When residents of a slum cluster in New Delhi’s Janata Camp area heard that the G20 Summit was to be held in the Indian capital, barely 500 metres from their homes, they expected it would benefit them as well. Instead, they were rendered homeless.
In his book Rule by Aesthetics, Asher Ghertner argued that aesthetics plays a central role in contemporary urban governance and development. He explained how the aestheticization of urban space serves as a form of propaganda that promotes a particular vision of the city, one that is often exclusionary and prioritises the interests of the powerful over the poor.
The use of aesthetics in this way helps to legitimise and reinforce existing power structures, while simultaneously obscuring the social and economic realities of those who are marginalised by them.
Prime Minister Modi wanted to project at the G20 that India is one of a modern superpower, a leader of the Global South, and a voice for impoverished nations. But the government has been accused of hiding poverty, one of the country’s most entrenched and enduring problems.
For the PM Modi, the leadership of the G20 has been a year-long opportunity to showcase India as an influential diplomatic and economic power, and drive investment and trade flows into the world’s most populous country.
The pertinent questions lingering in the minds of the displaced slum dwellers are:
• “Why did G20 bring disaster to our lives?”
• “What does the logo of G20 – One Earth, One Family, One Future mean for us?”

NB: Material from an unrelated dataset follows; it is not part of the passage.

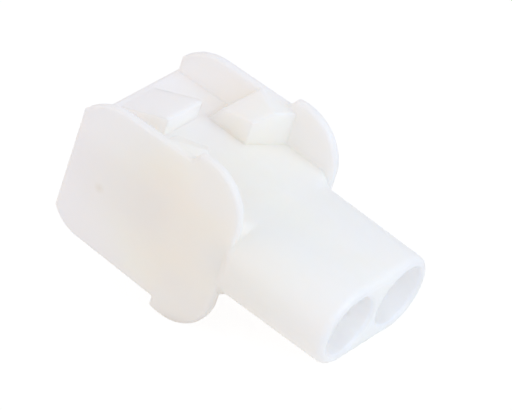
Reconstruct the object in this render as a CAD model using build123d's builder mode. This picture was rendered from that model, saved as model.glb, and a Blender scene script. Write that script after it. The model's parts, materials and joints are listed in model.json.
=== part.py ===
"""Two-circuit wire connector housing, one piece moulded in natural nylon.

Two tall side plates with finger lobes stand beside a flat shroud. A latch ramp and two sloped shoulders rise
between the plates, above and below, and a round-ended barrel behind takes the two wires. The empty housing
lies on its lower finger lobes and on the lower edge of the barrel's end.

Each feature is drawn upright first: X runs from the mating end to the wire end, Y across the circuits, and
Z is up from the plane through the two circuit axes.
"""

import os
from math import asin, atan, atan2, cos, degrees, hypot, radians, sin, sqrt, tan

from build123d import *

os.makedirs("parts", exist_ok=True)

# Whole housing
length = 29.2
pitch = 7.0

# Barrel at the wire end
barrel_radius = 3.9
barrel_root_radius = 4.0
barrel_side_flat = 0.2
barrel_edge_round = 0.75
neck_start = 16.6
neck_length = 1.5
neck_corner = 0.3

# Side plates, with a lobe above and below
plates_across = 14.3
plate_thickness = 0.85
plate_inner_round = 0.3
plate_outer_bevel = 0.18
plate_half_height = 7.33
plate_flare = 0.25
corner_top_x = 4.3
corner_top_drop = 2.33
corner_low_x = 3.0
corner_low_drop = 1.58
lobe_x = 13.15
lobe_proud = 1.37
lobe_radius = 4.72
step_top_x = 11.48
step_top_slope = 58.0
step_low_x = 11.95
step_round = 0.2

# Shroud around the mating cavity
shroud_half_height = 3.62
shroud_rear_half_height = 4.1
shroud_wall = 0.9
shroud_level_x = 13.0
cavity_depth = 10.5
cavity_corner = 1.1
cavity_lead_in = 0.35

# Latch ramp in front, above and below
ramp_width = 4.8
ramp_start = 0.5
ramp_crest_x = 5.55
ramp_height = 2.0
ramp_land = 0.35
ramp_round = 0.18

# Sloped shoulders between the channel and each plate
channel_width = 6.6
channel_narrowing = 0.25
shoulder_front = 5.9
shoulder_side_end = 10.5
shoulder_back = 12.6
shoulder_height = 1.6
shoulder_rise = 16.0
shoulder_bank = 26.0
shoulder_nose_slope = 56.0
shoulder_round = 0.2

# Terminal bores
wire_bore = 5.9
wire_bore_depth = 13.2
wire_mouth_flare = 0.3
bore_cone = 1.2
contact_bore = 4.1

# Sizes that follow from the ones above
plate_outer = plates_across / 2
plate_inner = plate_outer - plate_thickness
lobe_z = plate_half_height + lobe_proud - lobe_radius
channel_side = channel_width / 2
cavity_height = 2 * (shroud_half_height - shroud_wall)
contact_start = length - wire_bore_depth
barrel_start = neck_start + neck_length
barrel_corner = barrel_root_radius - barrel_side_flat / 2
barrel_taper = degrees(atan((barrel_root_radius - barrel_radius) / (length - barrel_start)))

# Tilt at which the lower lobes and the rounded lower edge of the barrel touch one plane
edge_x = length - barrel_edge_round
edge_z = barrel_radius - barrel_edge_round
span = hypot(edge_x - lobe_x, lobe_z - edge_z)
lobe_to_edge = atan2(lobe_z - edge_z, edge_x - lobe_x)
rest_tilt = degrees(lobe_to_edge + asin((lobe_radius - barrel_edge_round) / span))


def meet_lobe(x, z, slope):
    """Point where a line that climbs at this slope from (x, z) meets the upper lobe's circle."""
    along = Vector(cos(radians(slope)), sin(radians(slope)))
    back = Vector(x - lobe_x, z - lobe_z)
    reach = sqrt(back.dot(along) ** 2 - back.dot(back) + lobe_radius**2) - back.dot(along)
    return x + reach * along.X, z + reach * along.Y


# Outline of a side plate: rounded front corners, edges that flare to the rear, and a lobe above and below
step_z = plate_half_height + plate_flare
step_top_crest = meet_lobe(step_top_x, step_z, step_top_slope)
step_low_crest = meet_lobe(step_low_x, step_z, 90)
rear_x = lobe_x + lobe_radius

with BuildSketch(Plane.XZ) as plate_outline:
    with BuildLine():
        edge_top = Line((step_top_x, step_z), (corner_top_x, plate_half_height))
        corner_top_end = (0, plate_half_height - corner_top_drop)
        corner_top = TangentArc(edge_top @ 1, corner_top_end, tangent=edge_top % 1)
        edge_low = Line((step_low_x, -step_z), (corner_low_x, -plate_half_height))
        corner_low_end = (0, corner_low_drop - plate_half_height)
        corner_low = TangentArc(edge_low @ 1, corner_low_end, tangent=edge_low % 1)
        Line(corner_top @ 1, corner_low @ 1)
        step_top = Line(edge_top @ 0, step_top_crest)
        lobe_top = RadiusArc(step_top @ 1, (rear_x, lobe_z), lobe_radius)
        rear = Line(lobe_top @ 1, (rear_x, -lobe_z))
        lobe_low = RadiusArc(rear @ 1, (step_low_crest[0], -step_low_crest[1]), lobe_radius)
        Line(lobe_low @ 1, edge_low @ 0)
    make_face()
    step_corners = plate_outline.vertices().filter_by_position(Axis.X, step_top_x, step_top_crest[0])
    fillet(step_corners, step_round)

# One side plate, its inner rim rounded and its outer rim bevelled
with BuildPart() as plate:
    with BuildSketch(Plane.XZ.offset(-plate_inner)):
        add(plate_outline.sketch)
    extrude(amount=-plate_thickness)
    fillet(plate.faces().sort_by(Axis.Y)[0].edges(), plate_inner_round)
    chamfer(plate.faces().sort_by(Axis.Y)[-1].edges(), plate_outer_bevel)

# Latch ramp that the mating half's latch climbs and drops behind
ramp_base = shroud_half_height - shroud_wall / 2
ramp_top = shroud_half_height + ramp_height
with BuildPart() as ramp:
    with BuildSketch(Plane.XZ):
        with BuildLine():
            foot = Line((ramp_crest_x, ramp_base), (ramp_start, ramp_base))
            toe = Line(foot @ 1, (ramp_start, shroud_half_height))
            climb = Line(toe @ 1, (ramp_crest_x - ramp_land, ramp_top))
            land = Line(climb @ 1, (ramp_crest_x, ramp_top))
            Line(land @ 1, foot @ 0)
        make_face()
    extrude(amount=ramp_width / 2, both=True)
    fillet(ramp.faces().sort_by(Axis.Z)[-1].edges().filter_by(Axis.Y).sort_by(Axis.X)[-1], ramp_round)

# Sloped shoulder beside the channel: a steep nose in front, a top banked up to the plate, and a slanting back
banked = Plane(
    origin=(shoulder_front, channel_side, shroud_half_height + shoulder_height),
    x_dir=(1, 0, tan(radians(shoulder_rise))),
    z_dir=(-tan(radians(shoulder_rise)), -tan(radians(shoulder_bank)), 1),
)
nose = Plane(
    origin=(shoulder_front, 0, shroud_half_height),
    x_dir=(0, -1, 0),
    z_dir=(-sin(radians(shoulder_nose_slope)), 0, cos(radians(shoulder_nose_slope))),
)
with BuildPart() as shoulder:
    with BuildSketch(Plane.XY.offset(ramp_base)):
        with BuildLine():
            Polyline(
                (shoulder_front - shoulder_height, channel_side),
                (shoulder_front, channel_side),
                (shoulder_side_end, channel_side - channel_narrowing),
                (shoulder_back, plate_inner),
                (shoulder_back, plate_inner + plate_thickness / 2),
                (shoulder_front - shoulder_height, plate_inner + plate_thickness / 2),
                close=True,
            )
        make_face()
    extrude(amount=plate_half_height + plate_flare / 2 - ramp_base)
    split(bisect_by=banked, keep=Keep.BOTTOM)
    split(bisect_by=nose, keep=Keep.BOTTOM)
    top_edges = shoulder.faces().filter_by(lambda f: f.normal_at().Z > 0.7).edges()
    fillet(top_edges.filter_by(lambda e: e.center().Y < plate_inner), shoulder_round)

# Inside of one circuit, revolved: flared mouth, wire bore, cone, and the bore that holds the contact
with BuildPart() as passage:
    with BuildSketch(Plane.XY):
        with BuildLine():
            axis_line = Line((cavity_depth - shroud_wall, 0), (length, 0))
            mouth = Line(axis_line @ 1, (length, wire_bore / 2 + wire_mouth_flare))
            flare = Line(mouth @ 1, (length - wire_mouth_flare, wire_bore / 2))
            wire_wall = Line(flare @ 1, (contact_start, wire_bore / 2))
            cone = Line(wire_wall @ 1, (contact_start - bore_cone, contact_bore / 2))
            contact_wall = Line(cone @ 1, (cavity_depth - shroud_wall, contact_bore / 2))
            Line(contact_wall @ 1, axis_line @ 0)
        make_face()
    revolve(axis=Axis.X)

# Mating cavity, flared at the front edge
cavity_width = 2 * (plate_outer - shroud_wall)
flare_size = 2 * cavity_lead_in
flare_corner = cavity_corner + cavity_lead_in
with BuildPart() as cavity:
    with BuildSketch(Plane.YZ):
        RectangleRounded(cavity_width, cavity_height, cavity_corner)
    extrude(amount=cavity_depth)
    with BuildSketch(Plane.YZ):
        RectangleRounded(cavity_width + flare_size, cavity_height + flare_size, flare_corner)
    extrude(amount=cavity_lead_in, taper=45)

# The moulding, drawn upright
with BuildPart() as upright:
    with BuildSketch(Plane.XZ):
        with BuildLine():
            Polyline(
                (0, -shroud_half_height),
                (0, shroud_half_height),
                (shroud_level_x, shroud_rear_half_height),
                (neck_start, shroud_rear_half_height),
                (neck_start, -shroud_rear_half_height),
                (shroud_level_x, -shroud_rear_half_height),
                close=True,
            )
        make_face()
    extrude(amount=plate_outer - plate_thickness / 2, both=True)
    with BuildSketch(Plane.YZ.offset(neck_start)):
        RectangleRounded(2 * plate_outer - plate_thickness, 2 * shroud_rear_half_height, neck_corner)
    with BuildSketch(Plane.YZ.offset(barrel_start)) as barrel_section:
        RectangleRounded(pitch + 2 * barrel_root_radius, 2 * barrel_root_radius, barrel_corner)
    loft()
    extrude(barrel_section.sketch, amount=length - barrel_start, taper=barrel_taper)
    fillet(upright.faces().sort_by(Axis.X)[-1].edges(), barrel_edge_round)
    add(plate.part)
    add(ramp.part)
    add(shoulder.part)
    mirror(plate.part, about=Plane.XZ)
    mirror(shoulder.part, about=Plane.XZ)
    mirror(ramp.part, about=Plane.XY)
    mirror(shoulder.part, about=Plane.XY)
    mirror(mirror(shoulder.part, about=Plane.XZ, mode=Mode.PRIVATE), about=Plane.XY)
    add(cavity.part, mode=Mode.SUBTRACT)
    with Locations((0, -pitch / 2, 0), (0, pitch / 2, 0)):
        add(passage.part, mode=Mode.SUBTRACT)

# Laid down as it rests, the origin at the middle of the underside of its bounds
resting = upright.part.moved(Rot(0, rest_tilt, 0))
bounds = resting.bounding_box()
with BuildPart() as housing:
    add(resting.moved(Pos(-bounds.center().X, -bounds.center().Y, -bounds.min.Z)))
housing.part.label = "housing"
export_step(housing.part, "parts/housing.step")
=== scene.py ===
"""The wire connector housing in natural nylon, on a white floor under soft studio light."""
import bpy
import json
from math import atan2, cos, radians, sin
from mathutils import Matrix, Vector

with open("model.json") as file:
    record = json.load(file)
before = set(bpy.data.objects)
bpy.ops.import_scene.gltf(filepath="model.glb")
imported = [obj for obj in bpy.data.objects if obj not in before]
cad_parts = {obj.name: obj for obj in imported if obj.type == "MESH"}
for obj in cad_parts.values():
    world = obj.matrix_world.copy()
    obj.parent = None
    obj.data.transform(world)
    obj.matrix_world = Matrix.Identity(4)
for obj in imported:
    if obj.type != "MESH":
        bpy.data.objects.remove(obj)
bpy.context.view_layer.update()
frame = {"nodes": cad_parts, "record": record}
scene = bpy.context.scene
scene.view_settings.view_transform = "Standard"
scene.cycles.max_bounces = 32
scene.cycles.diffuse_bounces = 32
MM = 0.001

# The upright housing, in millimetres: X runs from the mating end to the wire end, Y across the circuits, and
# Z is up from the plane through the circuits' axes
HALF_PITCH = 3.5
BORE_RADIUS = 2.95
BORE_MIDDLE = (22.45, -HALF_PITCH, 0.0)

# The housing lies tilted. Its own upright axes are found from the first wire bore's place and axis.
bore = next(mount for mount in frame["record"]["mounts"] if mount["name"] == "wire_entry_1")
TILT = atan2(-bore["axis"][2], bore["axis"][0])

# Specks in the nylon: place on the upright housing and radius, in millimetres
SPECKS = [
    ((3.79, -7.15, -1.15), 0.60),
    ((7.4, -1.32, 3.85), 0.42),
    ((29.2, -4.84, 3.7), 0.35),
    ((27.15, -0.75, -1.2), 0.40),
]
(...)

• “What happened to the promise made by our Prime Minister – Sabka Saath, Sabka Vikas, Sabka Vishwas?”
Will the homeless slumdwellers ever get satisfactory answers for their questions? Or will the poor be vanished from the society? With faith we need to pray, “Lord, lead us from inequality to equality; lead us from discrimination to dignity; lead us from the world of hatred to the world of love.”